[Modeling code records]

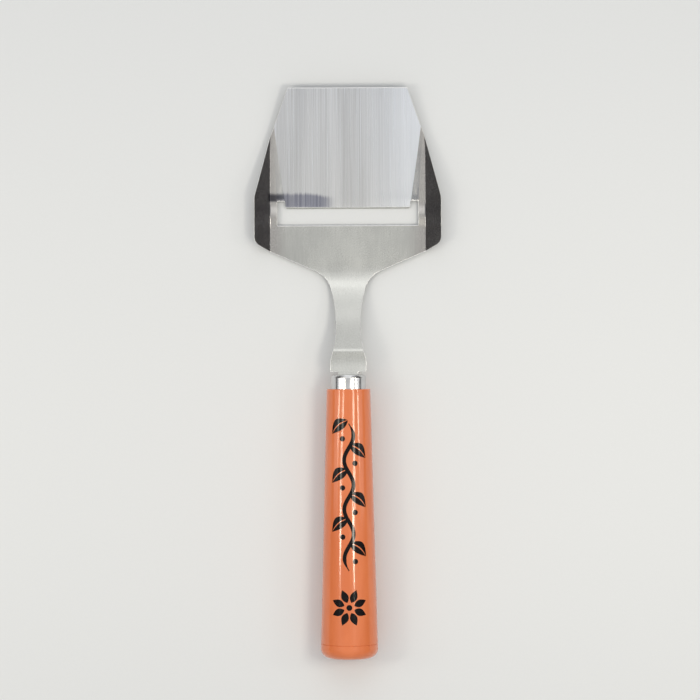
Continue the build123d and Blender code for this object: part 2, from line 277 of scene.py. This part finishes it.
def satinSteel():
    material, tree, shader = newMaterial("satin_steel")
    coordinates = place(tree)
    parts = axes(tree, coordinates)
    y = parts["Y"]
    aside = calc(tree, "ABSOLUTE", parts["X"])
    cloud = noise(tree, coordinates, (45, 30, 45), detail=3)
    rolled = noise(tree, coordinates, (3400, 110, 3400), detail=2)
    grain = noise(tree, coordinates, (7000, 7000, 7000), detail=2)
    colour = satinTone(tree, coordinates, aside, cloud, rolled, grain)
    # Painted dark reflection left of the lip's middle
    colour = paintedReflection(tree, colour, parts["X"], y, cloud, blade["lipY"] + blade["reflectionLow"])
    # Painted shade along the rising neck
    neckShadeShare = calc(tree, "MULTIPLY", spread(tree, y, blade["neckFull"], blade["neckFrom"], 1, 0),
                  spread(tree, y, blade["neckEnd"], blade["neckOut"]))
    neckShadeTone = calc(tree, "MULTIPLY_ADD", neckShadeShare, blade["neckShade"] - 1, 1.0)
    colour = mixColour(tree, 1.0, colour, neckShadeTone, "MULTIPLY")
    sheen = calc(tree, "ADD", calc(tree, "MULTIPLY", cloud, 0.6), calc(tree, "MULTIPLY", grain, 0.4))
    surface(tree, shader, colour, spread(tree, sheen, 0.35, 0.65, *blade["satinRough"]))
    shader.inputs["Metallic"].default_value = 1.0
    rise = spread(tree, y, blade["ridgeFrom"], blade["ridgeTop"])
    fall = spread(tree, y, blade["ridgeTop"], blade["ridgeTo"], 1, 0)
    onStrip = spread(tree, aside, blade["stripFrom"], blade["stripIn"])
    ridge = calc(tree, "MULTIPLY", calc(tree, "MULTIPLY", rise, fall), onStrip)
    wave = noise(tree, coordinates, (25, 40, 25), detail=1)
    curl = spread(tree, y, blade["curlTo"], blade["curlFrom"], 1, 0)
    bump(tree, shader, [(wave, blade["waveDepth"]), (ridge, blade["ridgeHeight"]),
                        (curl, blade["curlHeight"]), (rolled, blade["rolledDepth"]),
                        (grain, blade["grainDepth"])])
    return material


def burnishAndHighlightSteel():
    # The tumbled edges, brighter than the faces: a burnish, partly a painted highlight
    material, tree, shader = newMaterial("burnished_edges_and_highlight")
    nicks = noise(tree, place(tree), (1800, 1800, 1800), detail=3)
    pale = blade["burnishAndHighlight"]
    dark = tuple(blade["burnishedLow"] * channel for channel in pale)
    colour = mixColour(tree, spread(tree, nicks, 0.35, 0.65), dark, pale)
    surface(tree, shader, colour, spread(tree, nicks, 0.3, 0.7, *blade["burnishedRough"]))
    shader.inputs["Metallic"].default_value = 1.0
    bump(tree, shader, [(nicks, blade["nickDepth"])])
    return material


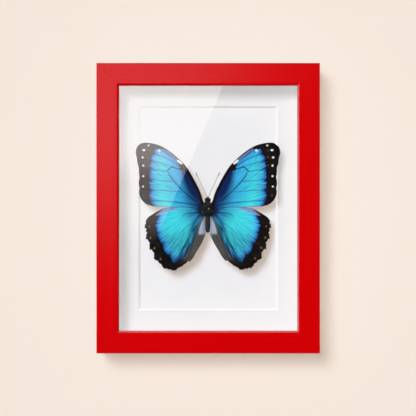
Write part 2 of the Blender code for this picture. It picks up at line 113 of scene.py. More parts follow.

- Written exercise
Copy each record from above without leaving any out.

- Result of the task
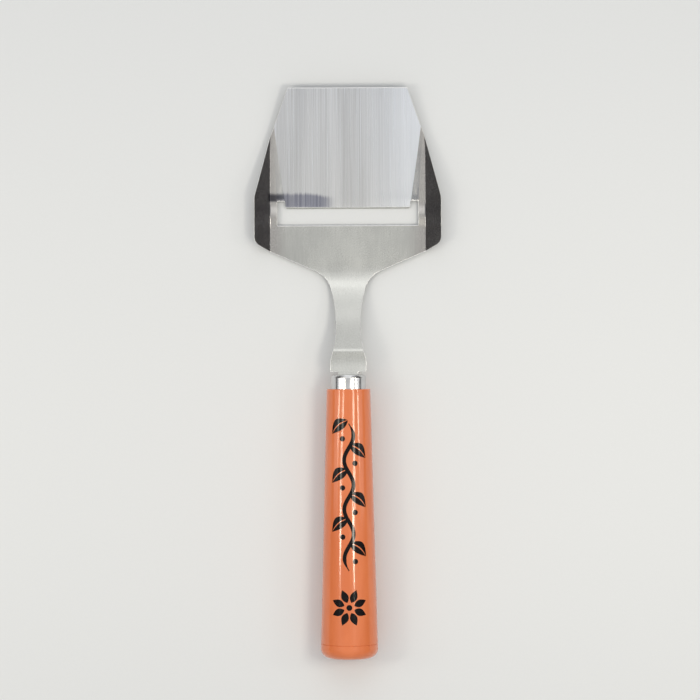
Continue the build123d and Blender code for this object: part 2, from line 277 of scene.py. This part finishes it.
def satinSteel():
    material, tree, shader = newMaterial("satin_steel")
    coordinates = place(tree)
    parts = axes(tree, coordinates)
    y = parts["Y"]
    aside = calc(tree, "ABSOLUTE", parts["X"])
    cloud = noise(tree, coordinates, (45, 30, 45), detail=3)
    rolled = noise(tree, coordinates, (3400, 110, 3400), detail=2)
    grain = noise(tree, coordinates, (7000, 7000, 7000), detail=2)
    colour = satinTone(tree, coordinates, aside, cloud, rolled, grain)
    # Painted dark reflection left of the lip's middle
    colour = paintedReflection(tree, colour, parts["X"], y, cloud, blade["lipY"] + blade["reflectionLow"])
    # Painted shade along the rising neck
    neckShadeShare = calc(tree, "MULTIPLY", spread(tree, y, blade["neckFull"], blade["neckFrom"], 1, 0),
                  spread(tree, y, blade["neckEnd"], blade["neckOut"]))
    neckShadeTone = calc(tree, "MULTIPLY_ADD", neckShadeShare, blade["neckShade"] - 1, 1.0)
    colour = mixColour(tree, 1.0, colour, neckShadeTone, "MULTIPLY")
    sheen = calc(tree, "ADD", calc(tree, "MULTIPLY", cloud, 0.6), calc(tree, "MULTIPLY", grain, 0.4))
    surface(tree, shader, colour, spread(tree, sheen, 0.35, 0.65, *blade["satinRough"]))
    shader.inputs["Metallic"].default_value = 1.0
    rise = spread(tree, y, blade["ridgeFrom"], blade["ridgeTop"])
    fall = spread(tree, y, blade["ridgeTop"], blade["ridgeTo"], 1, 0)
    onStrip = spread(tree, aside, blade["stripFrom"], blade["stripIn"])
    ridge = calc(tree, "MULTIPLY", calc(tree, "MULTIPLY", rise, fall), onStrip)
    wave = noise(tree, coordinates, (25, 40, 25), detail=1)
    curl = spread(tree, y, blade["curlTo"], blade["curlFrom"], 1, 0)
    bump(tree, shader, [(wave, blade["waveDepth"]), (ridge, blade["ridgeHeight"]),
                        (curl, blade["curlHeight"]), (rolled, blade["rolledDepth"]),
                        (grain, blade["grainDepth"])])
    return material


def burnishAndHighlightSteel():
    # The tumbled edges, brighter than the faces: a burnish, partly a painted highlight
    material, tree, shader = newMaterial("burnished_edges_and_highlight")
    nicks = noise(tree, place(tree), (1800, 1800, 1800), detail=3)
    pale = blade["burnishAndHighlight"]
    dark = tuple(blade["burnishedLow"] * channel for channel in pale)
    colour = mixColour(tree, spread(tree, nicks, 0.35, 0.65), dark, pale)
    surface(tree, shader, colour, spread(tree, nicks, 0.3, 0.7, *blade["burnishedRough"]))
    shader.inputs["Metallic"].default_value = 1.0
    bump(tree, shader, [(nicks, blade["nickDepth"])])
    return material


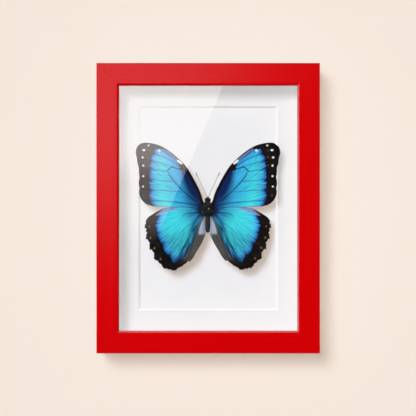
Write part 2 of the Blender code for this picture. It picks up at line 113 of scene.py. More parts follow.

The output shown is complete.